Casa de Viagem, Um conceito de habitação

[Casa de Viagem 01] Esta leitura sobre o povoamento humano e habitação não pode deixar de ser uma reflexão pessoal sobre a ideia de liberdade. Um exercício enquadrado na especificidade do desafio que me foi lançado pela Professora Paula André, no sentido de refletir sobre a habitação no momento em que se celebram os 50 anos da Revolução do 25 de Abril de 1974, quando o Estado Novo, um regime opressivo e ditatorial, é derrubado e implementada a democracia. As palavras e as imagens que se seguem, mesmo sem qualquer compromisso com correntes ideológicas vigentes, são uma posição política sobre a possibilidade da criatividade e da arquitetura poderem ajudar a encontrar soluções para lidarmos com os grandes desafios que enfrentamos.
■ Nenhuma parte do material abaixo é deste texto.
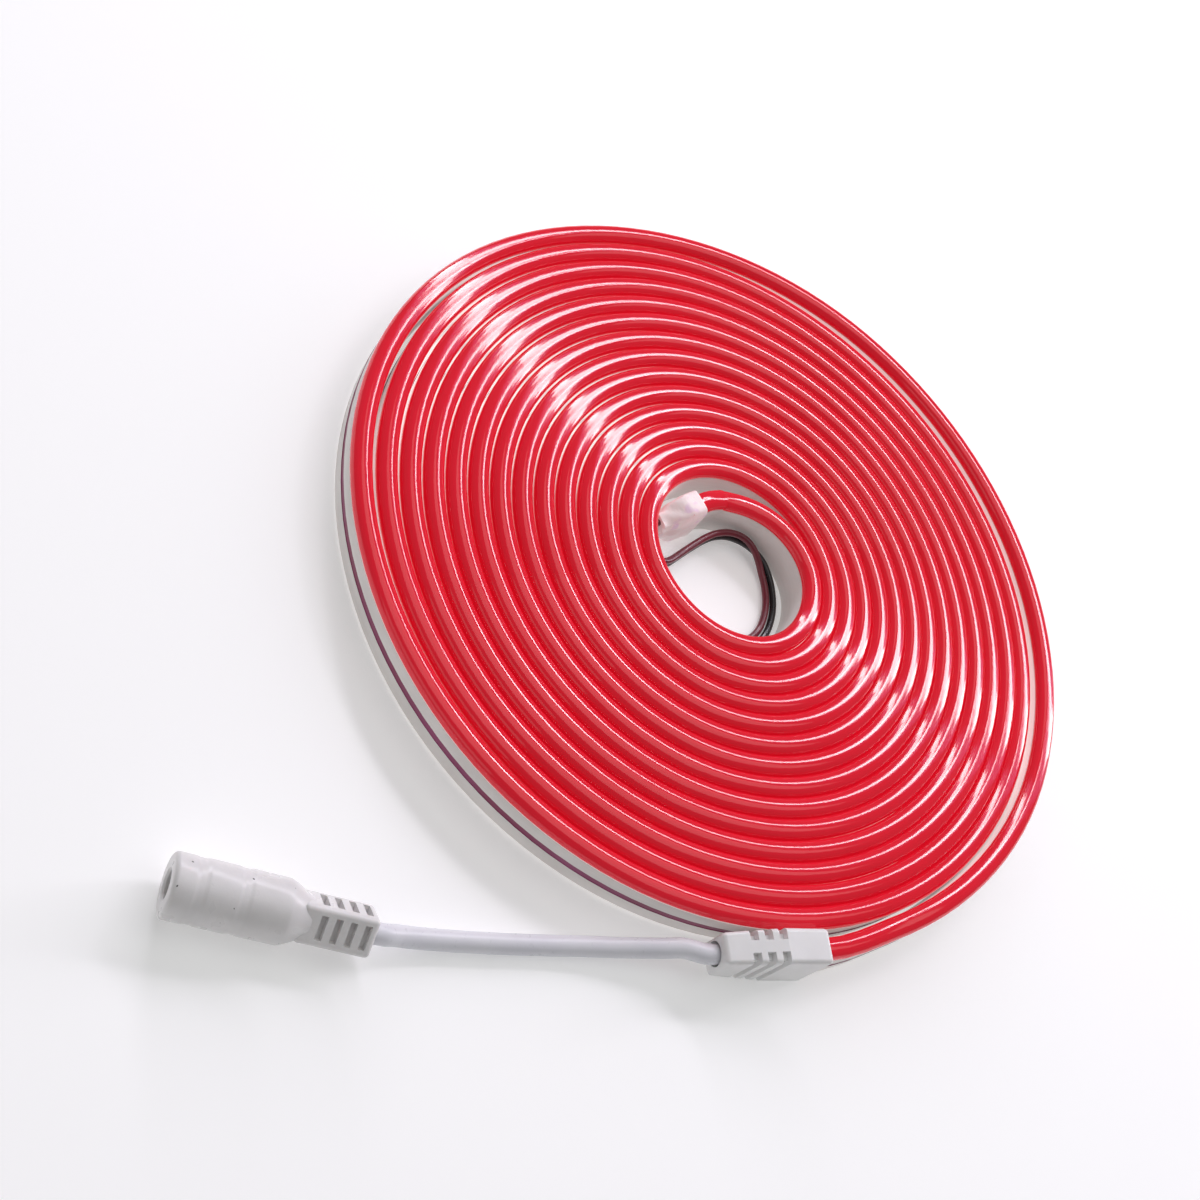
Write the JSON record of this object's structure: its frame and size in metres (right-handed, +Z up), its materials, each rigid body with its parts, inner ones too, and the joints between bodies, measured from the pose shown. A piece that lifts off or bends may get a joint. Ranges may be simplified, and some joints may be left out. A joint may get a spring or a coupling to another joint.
{
  "type": "led neon flex",
  "caption": "Reel of narrow LED neon flex wound flat with its lit side up, with end caps, a short lead with a round DC socket, and bare-ended tail wires.",
  "frame": {"origin": "middle of the underside of the wound flex and its two end caps, on the floor that the reel lies on", "axes": "+Z up, along the reel's winding axis, out of the lit side; the lead leaves the rim towards -Y and its socket's mouth faces -X and -Y"},
  "size_m": [0.1886, 0.2505, 0.014],
  "materials": {
    "base_white": "satin off-white extruded silicone",
    "diffuser_red": "glossy red translucent dome",
    "cap_white": "satin white moulded cap",
    "sleeve_white": "soft pinkish white sleeve",
    "cable_white": "smooth white cable jacket",
    "jack_white": "white moulded socket",
    "wire_red": "dark red wire insulation",
    "wire_black": "black wire insulation",
    "contact_metal": "bright tinned metal"
  },
  "bodies": {
    "root": {"flex_base": "base_white", "flex_diffuser": "diffuser_red", "lead_end_cap": "cap_white", "tail_end_cap": "sleeve_white", "lead_cable": "cable_white", "jack_housing": "jack_white", "jack_pin": "contact_metal", "tail_wire_red": "wire_red", "tail_wire_black": "wire_black", "tail_wire_red_bare_end": "contact_metal", "tail_wire_black_bare_end": "contact_metal"}
  },
  "joints": []
}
As Alterações Climáticas são uma realidade. O  Aquecimento Global é uma evidência. De uma forma muito breve, é aqui proposta a viagem por todos os tempos do povoamento humano da terra que hoje habitamos. Por fim, no exercício da mais estimulante liberdade que nos foi deixada por Abril, fica uma proposta de arquitetura interior ou uma interpretação dos cosmos.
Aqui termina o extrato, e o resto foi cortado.